## Directions for this task
Exactly the lines from the one with "fill_sheet()" to the one with "points = [vertex.co", both included, are to be printed again; leave out the rest.
************
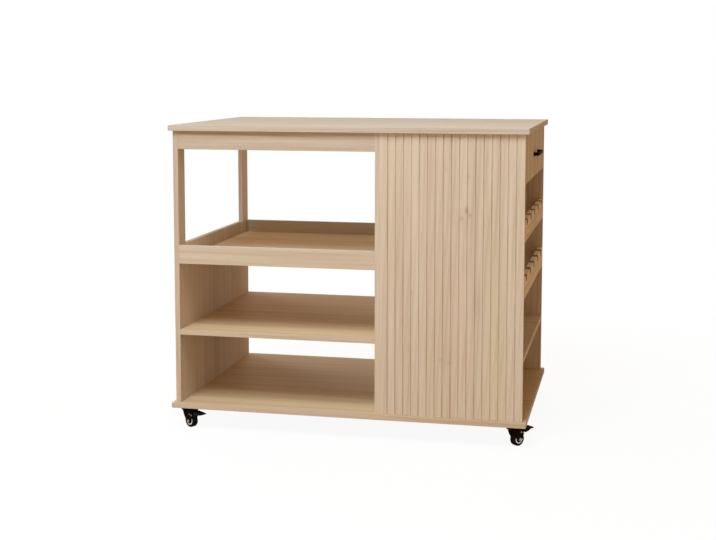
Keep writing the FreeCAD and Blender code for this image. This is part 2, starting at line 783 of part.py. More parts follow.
def make_plate(corner, x, y):
    """Make the plate under the base board, with the upper race of the swivel below it."""
    name = f"{corner}_plate"
    body = new_body(name, (f"{x} - plate_size / 2", f"{y} - plate_size / 2", "plate_bottom"))
    sketch = new_sketch(body, "XY_Plane")
    nip = "plate_corner_radius"
    size = "plate_size"
    draw_polygon(sketch, [
        (nip, "0"), (f"{size} - {nip}", "0"), (size, nip), (size, f"{size} - {nip}"),
        (f"{size} - {nip}", size), (nip, size), ("0", f"{size} - {nip}"), ("0", nip),
    ])
    add_pad(body, sketch, "plate_thickness")
    race = rod(f"{name}_race", "race_radius", "race_height", (x, y, "plate_bottom - race_height"), "+Z")
    low = (x, y, "plate_bottom - race_height - cut_overrun")
    height = "race_height + plate_thickness + 2 * cut_overrun"
    tools = [rod(f"{name}_hole", "kingpin_radius + bore_clearance", height, low, "+Z")]
    for x_sign in "-+":
        for y_sign in "-+":
            hole_x = f"{x} {x_sign} plate_hole_spacing / 2"
            hole_y = f"{y} {y_sign} plate_hole_spacing / 2"
            start = (hole_x, hole_y, "plate_bottom - cut_overrun")
            depth = "plate_thickness + 2 * cut_overrun"
            tools.append(rod(f"{name}_screw_hole", "plate_hole_radius", depth, start, "+Z"))
            add_caster_screw(hole_x, hole_y)
    pieces[name] = cut(f"{name}_cut", fuse(f"{name}_blank", [body, race]), tools)


def add_caster_screw(x, y):
    """Drive a screw up through a plate into the base board."""
    seat = (x, y, "plate_bottom")
    length = "plate_thickness + caster_screw_length"
    shank = rod("caster_shank", "caster_screw_radius", length, seat, "+Z")
    head_start = along(seat, "-Z", "caster_screw_head_height")
    head = rod("caster_head", "caster_screw_head_radius", "caster_screw_head_height", head_start, "+Z")
    groups["caster_screws"].append(fuse("caster_screw", [shank, head]))
    hole = rod("caster_hole", "caster_screw_radius + bore_clearance", f"{length} + bore_end_gap", seat, "+Z")
    bore(("base_board",), hole)


def make_kingpin(x, y):
    """Make the pin that the fork turns about, with a head under the fork's crown."""
    head_bottom = "crown_bottom - race_gap - kingpin_head_height"
    length = f"caster_height - ({head_bottom})"
    shank = rod("kingpin_shank", "kingpin_radius", length, (x, y, head_bottom), "+Z")
    head = rod("kingpin_head", "kingpin_head_radius", "kingpin_head_height", (x, y, head_bottom), "+Z")
    groups["caster_kingpins"].append(fuse("kingpin", [shank, head]))


def across(width):
    """Give the place of a piece of this width that lies evenly about the wheel's middle plane."""
    return ("0", f"-({width}) / 2", "0")


def make_fork(corner, x, y, heading, braked):
    """Make the pressed fork: a round crown with two legs that reach down to the axle."""
    name = f"{corner}_fork"
    body = new_body(name, across("fork_width"))
    sketch = new_sketch(body, "XZ_Plane")
    draw_polygon(sketch, [
        (f"caster_trail * {out}", f"wheel_radius + (crown_top - wheel_radius) * {up}")
        for out, up in LEG_OUTLINE_SHARES
    ])
    add_pad(body, sketch, "fork_width", backwards=True)
    crown = rod(f"{name}_crown", "crown_radius", "crown_thickness", ("0", "0", "crown_bottom"), "+Z")
    eye_start = ("caster_trail", "-fork_width / 2", "wheel_radius")
    eye = rod(f"{name}_eye", "leg_eye_radius", "fork_width", eye_start, "+Y")
    blank = fuse(f"{name}_blank", [body, crown, eye])

    reach = "2 * crown_radius + caster_trail + 2 * leg_eye_radius"
    gap_corner = (f"-({reach}) / 2", "-leg_gap / 2", "0")
    gap = box(f"{name}_gap", (reach, "leg_gap", "crown_bottom"), gap_corner)
    pin_start = ("0", "0", "crown_bottom - cut_overrun")
    pin_radius = "kingpin_radius + running_clearance"
    pin_hole = rod(f"{name}_pin_hole", pin_radius, "crown_thickness + 2 * cut_overrun", pin_start, "+Z")
    through = "fork_width + 2 * cut_overrun"
    axle_start = along(eye_start, "-Y", "cut_overrun")
    axle_hole = rod(f"{name}_axle_hole", "axle_radius + bore_clearance", through, axle_start, "+Y")
    tools = [gap, pin_hole, axle_hole]
    if braked:
        start = ("pedal_pivot_reach", "-fork_width / 2 - cut_overrun", "pedal_pivot_height")
        tools.append(rod(f"{name}_pedal_hole", "pedal_pin_radius + running_clearance", through, start, "+Y"))
    put_caster_piece(name, cut(f"{name}_cut", blank, tools), x, y, heading)


def make_wheel(corner, x, y, heading):
    """Make the axle, the hub that runs on it and the tyre round the hub."""
    half = "fork_width / 2"
    start = ("caster_trail", f"-{half} - axle_head_height", "wheel_radius")
    length = "fork_width + 2 * axle_head_height"
    shank = rod(f"{corner}_axle_shank", "axle_radius", length, start, "+Y")
    heads = [
        rod(f"{corner}_axle_head", "axle_head_radius", "axle_head_height", start, "+Y"),
        rod(f"{corner}_axle_head", "axle_head_radius", "axle_head_height",
            ("caster_trail", half, "wheel_radius"), "+Y"),
    ]
    put_caster_piece(f"{corner}_axle", fuse(f"{corner}_axle_rivet", [shank, *heads]), x, y, heading)

    side = "wheel_width / 2"
    rim = "hub_radius - hub_rim_width"
    web = f"{side} - hub_recess"
    bore_radius = "axle_radius + running_clearance"
    half_outline = [
        (side, bore_radius),
        (side, "hub_boss_radius"),
        (web, "hub_boss_radius"),
        (web, rim),
        (side, rim),
        (side, "hub_radius"),
    ]
    mirrored = [(f"-({across_text})", up) for across_text, up in reversed(half_outline)]
    hub = revolve(f"{corner}_hub", "YZ_Plane", half_outline + mirrored, "wheel_radius", "caster_trail")
    put_caster_piece(f"{corner}_hub", hub, x, y, heading)

    shoulder = "tyre_shoulder"
    tread = [
        (side, "hub_radius + bore_clearance"),
        (side, f"wheel_radius - {shoulder}"),
        (f"{side} - {shoulder} / 3", f"wheel_radius - {shoulder} / 3"),
        (f"{side} - {shoulder}", "wheel_radius"),
    ]
    mirrored = [(f"-({across_text})", up) for across_text, up in reversed(tread)]
    tyre = revolve(f"{corner}_tyre", "YZ_Plane", tread + mirrored, "wheel_radius", "caster_trail")
    put_caster_piece(f"{corner}_tyre", tyre, x, y, heading)


def make_pedal(corner, x, y, heading):
    """Make the brake pedal: a lever between the legs, with a shoe over the tyre and a wedge to step on."""
    name = f"{corner}_brake_pedal"
    half = "pedal_thickness / 2"
    pivot_x, pivot_z = "pedal_pivot_reach", "pedal_pivot_height"
    slope = "pedal_rise / (pedal_reach - pedal_pivot_reach)"
    paddle_start = "pedal_reach - pedal_paddle_length"
    join_z = f"{pivot_z} + ({paddle_start} - {pivot_x}) * {slope}"
    shoe_low = f"{pivot_z} - shoe_drop"
    shoe_near, shoe_far = "shoe_reach - shoe_length / 2", "shoe_reach + shoe_length / 2"

    lever = new_body(f"{name}_lever", across("pedal_lever_width"))
    sketch = new_sketch(lever, "XZ_Plane")
    draw_polygon(sketch, [
        (pivot_x, f"{pivot_z} - {half}"),
        (shoe_near, f"{pivot_z} - {half}"),
        (shoe_near, shoe_low),
        (shoe_far, shoe_low),
        (shoe_far, f"{pivot_z} - {half}"),
        (paddle_start, f"{join_z} - {half}"),
        (paddle_start, f"{join_z} + {half}"),
        (pivot_x, f"{pivot_z} + {half}"),
    ])
    add_pad(lever, sketch, "pedal_lever_width", backwards=True)

    paddle = new_body(f"{name}_paddle", across("pedal_width"))
    sketch = new_sketch(paddle, "XZ_Plane")
    draw_polygon(sketch, [
        (paddle_start, f"{join_z} - pedal_root_drop"),
        ("pedal_reach", f"pedal_tip_height - {half}"),
        ("pedal_reach", f"pedal_tip_height + {half}"),
        (paddle_start, f"{join_z} + pedal_root_rise"),
    ])
    add_pad(paddle, sketch, "pedal_width", backwards=True)

    barrel_start = (pivot_x, "-pedal_lever_width / 2", pivot_z)
    barrel = rod(f"{name}_barrel", "pedal_barrel_radius", "pedal_lever_width", barrel_start, "+Y")
    pin_start = (pivot_x, "-fork_width / 2", pivot_z)
    pin = rod(f"{name}_pin", "pedal_pin_radius", "fork_width", pin_start, "+Y")
    put_caster_piece(name, fuse(f"{name}_whole", [lever, paddle, barrel, pin]), x, y, heading)


def make_casters():
    """Put a caster under each corner of the base board, with a brake on the two in front."""
    for corner, x_sign, y_sign in (
        ("front_left", "-", "-"),
        ("front_right", "+", "-"),
        ("back_left", "-", "+"),
        ("back_right", "+", "+"),
    ):
        x = f"0 {x_sign} (top_width / 2 - caster_inset)"
        y = f"0 {y_sign} (top_depth / 2 - caster_inset)"
        heading = f"{corner}_heading"
        braked = corner.startswith("front")
        make_plate(corner, x, y)
        make_kingpin(x, y)
        make_fork(corner, x, y, heading, braked)
        make_wheel(corner, x, y, heading)
        if braked:
            make_pedal(corner, x, y, heading)


def finish_pieces():
    """Cut every bore, gather the grouped fixings and give each sub-part its label."""
    for name, solids in groups.items():
        pieces[name] = collect(f"{name}_set", solids)
    for name, tools in bores.items():
        pieces[name] = cut(f"{name}_bored", pieces[name], tools)
    for name, piece in pieces.items():
        piece.Label = name
    document.recompute()


def check_model():
    """Stop if any object failed or any sub-part is empty or broken."""
    for thing in document.Objects:
        if "Invalid" in thing.State or "Error" in thing.State:
            raise RuntimeError(f"{thing.Name} failed: {thing.State}")
    for name, piece in pieces.items():
        if piece.Label != name:
            raise RuntimeError(f"{name} has the label {piece.Label}")
        if piece.Shape.isNull() or not piece.Shape.isValid() or not piece.Shape.Solids:
            raise RuntimeError(f"{name} has no valid solid")


def write_pieces():
    """Write one STEP file for each sub-part."""
    os.makedirs("parts", exist_ok=True)
    for name, piece in pieces.items():
        piece.Shape.exportStep(f"parts/{name}.step")
        print(f"{name}: {len(piece.Shape.Solids)} solid(s), {piece.Shape.Volume / 1000:.1f} cm3")


fill_sheet()
make_carcass()
make_racks()
make_drawer()
make_slides()
make_pull()
make_casters()
add_panel_fixings()
add_shelf_fixings()
add_rail_fixings()
finish_pieces()
check_model()
write_pieces()
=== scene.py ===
"""The looks of the kitchen cart: its oak boards, its drawer, its fixings and its four casters."""

import json
import logging
import math
from collections.abc import Iterable, Sequence
from dataclasses import dataclass, field
from enum import Enum
from typing import Any

import bmesh
import bpy
from mathutils import Matrix, Vector


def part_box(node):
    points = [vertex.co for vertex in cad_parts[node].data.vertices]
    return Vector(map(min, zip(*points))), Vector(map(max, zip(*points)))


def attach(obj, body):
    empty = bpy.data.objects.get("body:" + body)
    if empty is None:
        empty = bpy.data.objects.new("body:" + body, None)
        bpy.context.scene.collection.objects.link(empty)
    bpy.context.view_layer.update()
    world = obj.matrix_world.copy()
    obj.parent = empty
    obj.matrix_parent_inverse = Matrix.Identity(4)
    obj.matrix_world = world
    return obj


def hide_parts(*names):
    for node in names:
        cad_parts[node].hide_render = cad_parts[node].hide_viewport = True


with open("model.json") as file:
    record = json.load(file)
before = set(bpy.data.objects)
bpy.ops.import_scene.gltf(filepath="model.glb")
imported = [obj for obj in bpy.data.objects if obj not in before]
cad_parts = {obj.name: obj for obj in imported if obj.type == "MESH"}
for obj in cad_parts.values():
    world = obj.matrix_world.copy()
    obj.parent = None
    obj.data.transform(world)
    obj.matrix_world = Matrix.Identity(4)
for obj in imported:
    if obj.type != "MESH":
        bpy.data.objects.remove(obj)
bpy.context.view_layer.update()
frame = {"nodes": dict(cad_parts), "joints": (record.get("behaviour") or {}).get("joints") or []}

LOG = logging.getLogger("kitchen_cart")
MM = 0.001

Pair = tuple[float, float]
Triple = tuple[float, float, float]


# Finishes


@dataclass(frozen=True)
class Signal:
    """What flows out of a socket, as a term that sums and products can be written with."""

    sheet: "NodeSheet"
    socket: bpy.types.NodeSocket

    NOISE_MIDDLE = 0.5

    def _math(self, operation: str, *terms: "Signal | float") -> "Signal":
        """Add one Math node.

        Args:
            operation: The node's operation.
            terms: The values or signals it works on, in order.

        Returns:
            The result.
        """
        return self.sheet.add("ShaderNodeMath", {"operation": operation}, dict(enumerate(terms)))

    def __add__(self, other: "Signal | float") -> "Signal":
        """Add another term."""
        return self._math("ADD", self, other)

    def __radd__(self, other: float) -> "Signal":
        """Add this signal to a number."""
        return self._math("ADD", other, self)

    def __sub__(self, other: "Signal | float") -> "Signal":
        """Take another term away."""
        return self._math("SUBTRACT", self, other)

    def __rsub__(self, other: float) -> "Signal":
        """Take this signal away from a number."""
        return self._math("SUBTRACT", other, self)

    def __mul__(self, other: "Signal | float") -> "Signal":
        """Multiply by another term."""
        return self._math("MULTIPLY", self, other)

    def __rmul__(self, other: float) -> "Signal":
        """Multiply a number by this signal."""
        return self._math("MULTIPLY", other, self)

    def most(self, other: "Signal | float") -> "Signal":
        """Give the larger of this signal and another term."""
        return self._math("MAXIMUM", self, other)

    def centred(self) -> "Signal":
        """Take away the middle of a noise, so that it swings about 0."""
        return self - self.NOISE_MIDDLE

    def fraction(self) -> "Signal":
        """Give what is left after the whole part is taken away."""
        return self._math("FRACT", self)

    def smooth(self, low: float, high: float) -> "Signal":
        """Rise gently from 0 at one value to 1 at another.

        Args:
            low: The value at which the result is 0.
            high: The value at which the result is 1.

        Returns:
            The eased result.
        """
        settings = {"interpolation_type": "SMOOTHSTEP"}
        return self.sheet.add("ShaderNodeMapRange", settings, {0: self, 1: low, 2: high})

    def plus(self, other: "Signal | Triple") -> "Signal":
        """Add a vector."""
        return self.sheet.add("ShaderNodeVectorMath", {"operation": "ADD"}, {0: self, 1: other})

    def times(self, other: "Signal | Triple") -> "Signal":
        """Multiply by a vector, part by part."""
        settings = {"operation": "MULTIPLY"}
        return self.sheet.add("ShaderNodeVectorMath", settings, {0: self, 1: other})

    def length(self) -> "Signal":
        """Give the length of this vector."""
        return self.sheet.add("ShaderNodeVectorMath", {"operation": "LENGTH"}, {0: self}, "Value")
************
## Finished exercise
fill_sheet()
make_carcass()
make_racks()
make_drawer()
make_slides()
make_pull()
make_casters()
add_panel_fixings()
add_shelf_fixings()
add_rail_fixings()
finish_pieces()
check_model()
write_pieces()
=== scene.py ===
"""The looks of the kitchen cart: its oak boards, its drawer, its fixings and its four casters."""

import json
import logging
import math
from collections.abc import Iterable, Sequence
from dataclasses import dataclass, field
from enum import Enum
from typing import Any

import bmesh
import bpy
from mathutils import Matrix, Vector


def part_box(node):
    points = [vertex.co for vertex in cad_parts[node].data.vertices]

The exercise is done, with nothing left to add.